The Journal of the Kentucky Academy of Science, the academy's official journal, is published in the Spring and Fall each year.

KAS sponsors the Kentucky Junior Academy of Science each April, for middle and high school students engaged in research. Students with winning presentations are eligible to represent Kentucky as delegates at the American Junior Academy of Science meeting the following February.

KAS' Annual Meeting each fall convenes hundreds of scientists and students from around the state and region to present their latest research.

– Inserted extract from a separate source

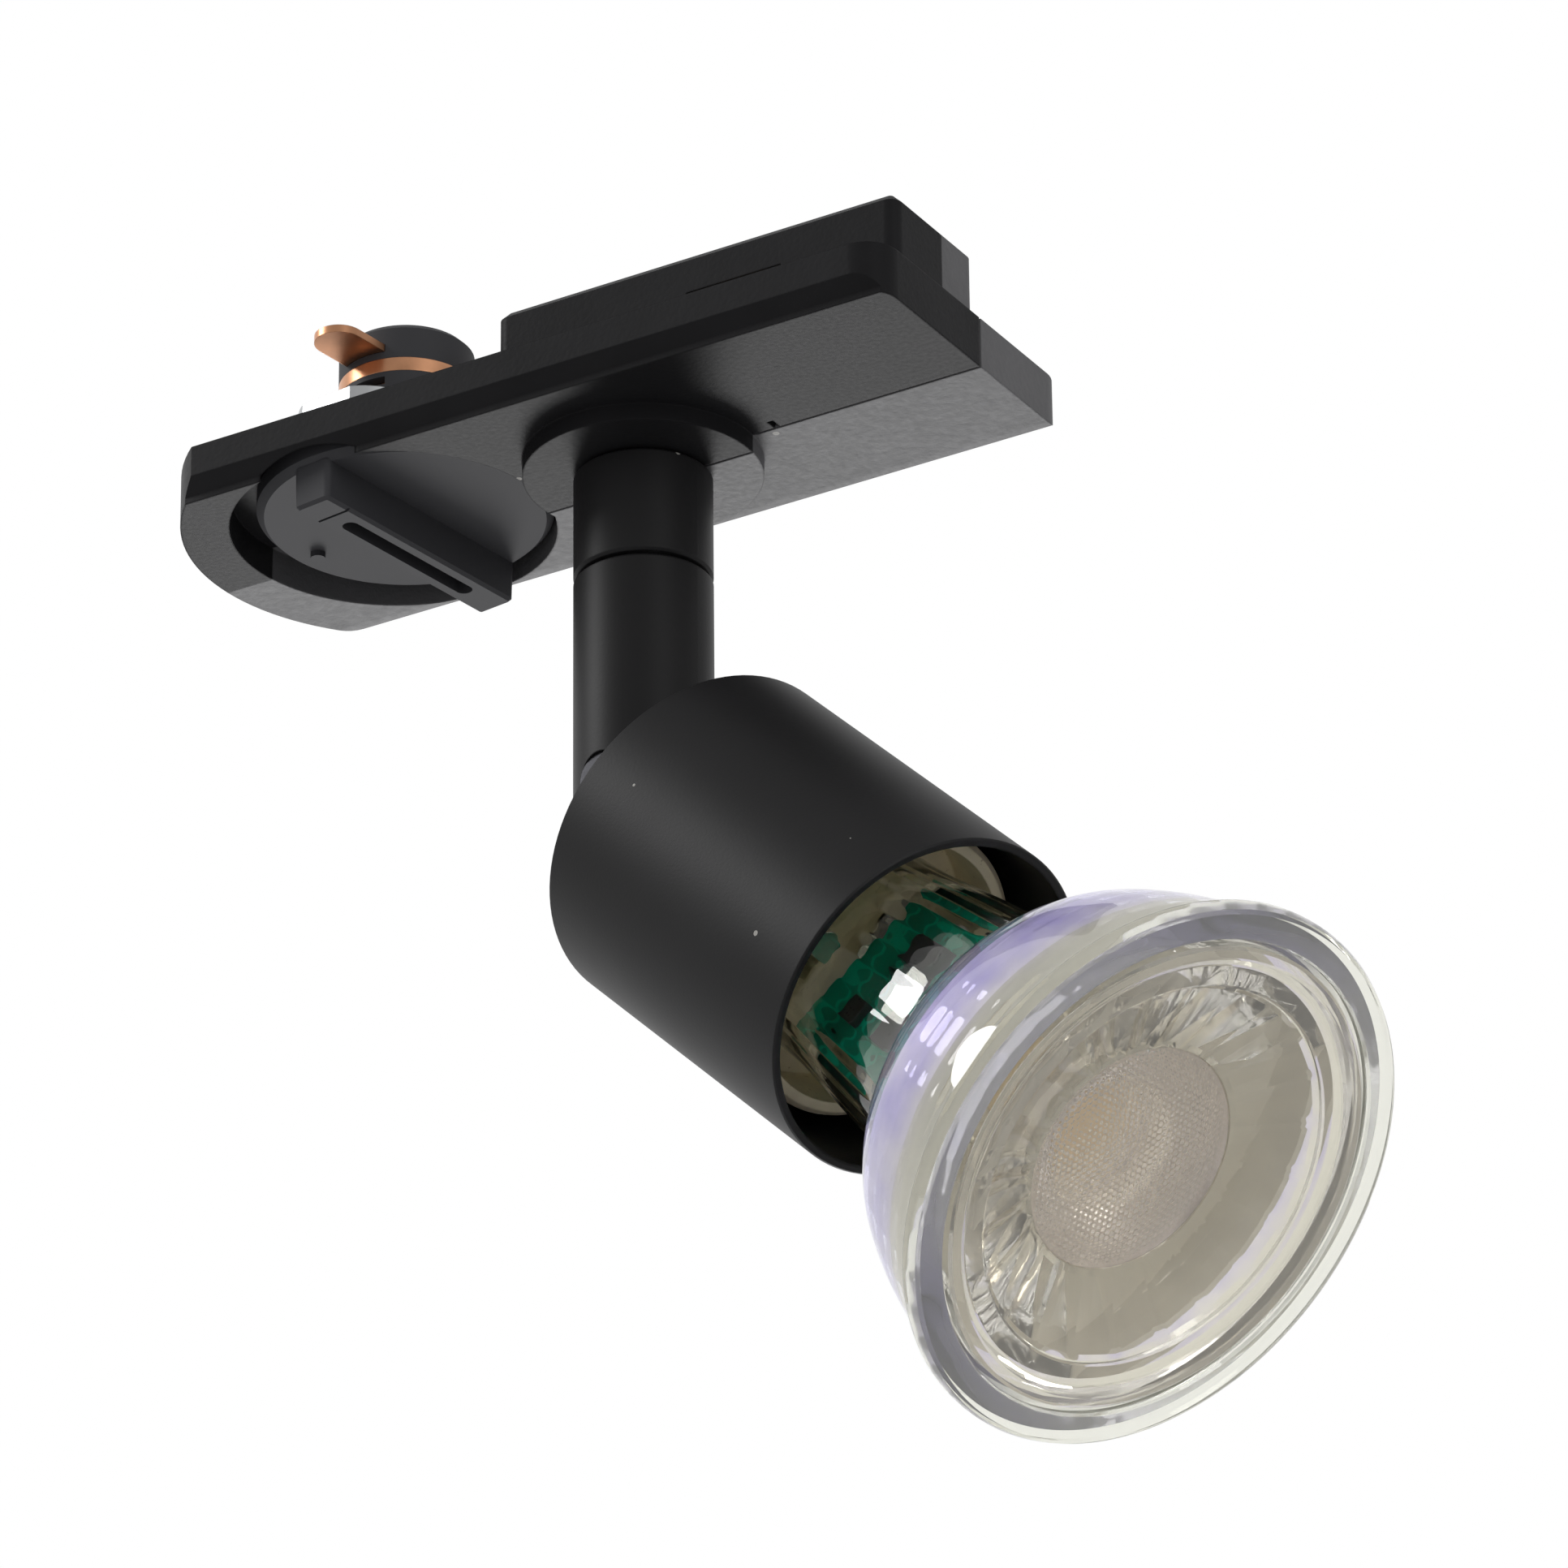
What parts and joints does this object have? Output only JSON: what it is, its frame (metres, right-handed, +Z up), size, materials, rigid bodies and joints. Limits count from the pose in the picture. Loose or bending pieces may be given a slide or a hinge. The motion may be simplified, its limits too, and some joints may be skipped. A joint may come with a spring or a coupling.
{
  "type": "track spotlight",
  "caption": "Black track spotlight: slim track adaptor with a turn-lock lever, short swivel stem and a tilting open cup that holds a clear glass reflector lamp.",
  "frame": {"origin": "on the stem's swivel axis, level with the lower face of the lighting track the adaptor sits in", "axes": "+Z up into the track; +X along the track, away from the lever end; -Y is the side the two-step edge is on"},
  "size_m": [0.1193, 0.0498, 0.1238],
  "materials": {
    "shell_plastic": "fine-grained black moulded plastic",
    "lever_plastic": "smooth satin black moulded plastic",
    "black_paint": "matt black powder coat",
    "steel": "zinc-plated steel",
    "dark_steel": "black oxide screw steel",
    "nickel": "nickel-plated brass",
    "copper": "bare contact copper",
    "bronze": "phosphor bronze spring strip",
    "nylon": "natural nylon",
    "ceramic": "unglazed cream ceramic",
    "brown_sleeve": "brown silicone sleeve",
    "blue_sleeve": "blue silicone sleeve",
    "lamp_glass": "clear pressed glass with a slight yellow cast",
    "clear_lens": "clear moulded lens plastic",
    "aluminium": "bare aluminium",
    "white_board": "white ceramic LED base",
    "phosphor": "yellow phosphor coating",
    "green_board": "green solder mask",
    "dark_component": "dark moulded component case"
  },
  "bodies": {
    "adaptor": {"adaptor_near_shell": "shell_plastic", "adaptor_far_shell": "shell_plastic", "shell_screws": "steel", "terminal_block": "nylon", "terminal_screws": "steel", "contact_wipers": "copper", "earth_spring": "bronze", "live_lead": "brown_sleeve", "neutral_lead": "blue_sleeve", "swivel_washer": "steel"},
    "lever": {"locking_lever": "lever_plastic", "lever_turret": "lever_plastic", "contact_rings": "copper", "locking_cam": "steel", "live_contact": "copper", "neutral_contact": "copper", "lever_screw": "steel"},
    "stem": {"swivel_collar": "black_paint", "threaded_nipple": "steel", "nipple_nut": "steel", "stop_washer": "steel", "stem_tube": "black_paint", "pivot_screws": "dark_steel", "friction_washers": "nylon", "stem_live_lead": "brown_sleeve", "stem_neutral_lead": "blue_sleeve"},
    "head": {"hinge_knuckle": "black_paint", "knuckle_screws": "steel", "lamp_cup": "black_paint", "holder_bracket": "steel", "holder_screws": "steel", "lampholder": "ceramic", "holder_contacts": "bronze", "head_live_lead": "brown_sleeve", "head_neutral_lead": "blue_sleeve"},
    "lamp": {"lamp_glass": "lamp_glass", "lamp_pins": "nickel", "lamp_optic": "clear_lens", "centre_lens": "clear_lens", "heat_plate": "aluminium", "led_base": "white_board", "led_emitter": "phosphor", "driver_board": "green_board", "driver_capacitor": "dark_component", "driver_transformer": "dark_component", "driver_rectifier": "dark_component", "driver_chips": "dark_component"}
  },
  "joints": [
    {"name": "lever_turn", "type": "hinge", "parent": "adaptor", "child": "lever", "pos_m": [-0.0252, -0.001, 0], "axis": [0, 0, 1], "range_deg": [-83, 0]},
    {"name": "stem_swivel", "type": "hinge", "parent": "adaptor", "child": "stem", "pos_m": [0, 0, 0], "axis": [0, 0, 1], "range_deg": [-165, 165]},
    {"name": "head_tilt", "type": "hinge", "parent": "stem", "child": "head", "pos_m": [0, 0, -0.0393], "axis": [-0.1444, -0.9895, 0], "range_deg": [-46.3, 43.7]},
    {"name": "lamp_twist", "type": "hinge", "parent": "head", "child": "lamp", "pos_m": [0, 0, -0.0393], "axis": [0.7154, -0.1044, -0.6909], "range_deg": [0, 25]}
  ]
}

KAS operates the Kentucky Science Speakers Bureau, offering expert scientists at no cost to civic organizations, educators, or others, to share their knowledge on a variety of issues.

KAS is also active in promoting science literacy through a partnership with the Kentucky Science Center, and does state-level policy advocacy around science and education.

In 2021, KAS hired a policy and communications director to help with its push to become a stronger voice for Kentucky science policy.

During the 2005 KAS annual meeting, members voted unanimously to oppose any attempt by the Kentucky legislature or other legislative bodies to mandate specific content of science courses. The KAS specifically objects to legislation that equates "scientific creationism" or "intelligent design" with evolution as a scientific explanation. The KAS has passed resolutions in favor of evolution in 1981, 1983, 1999, and 2005.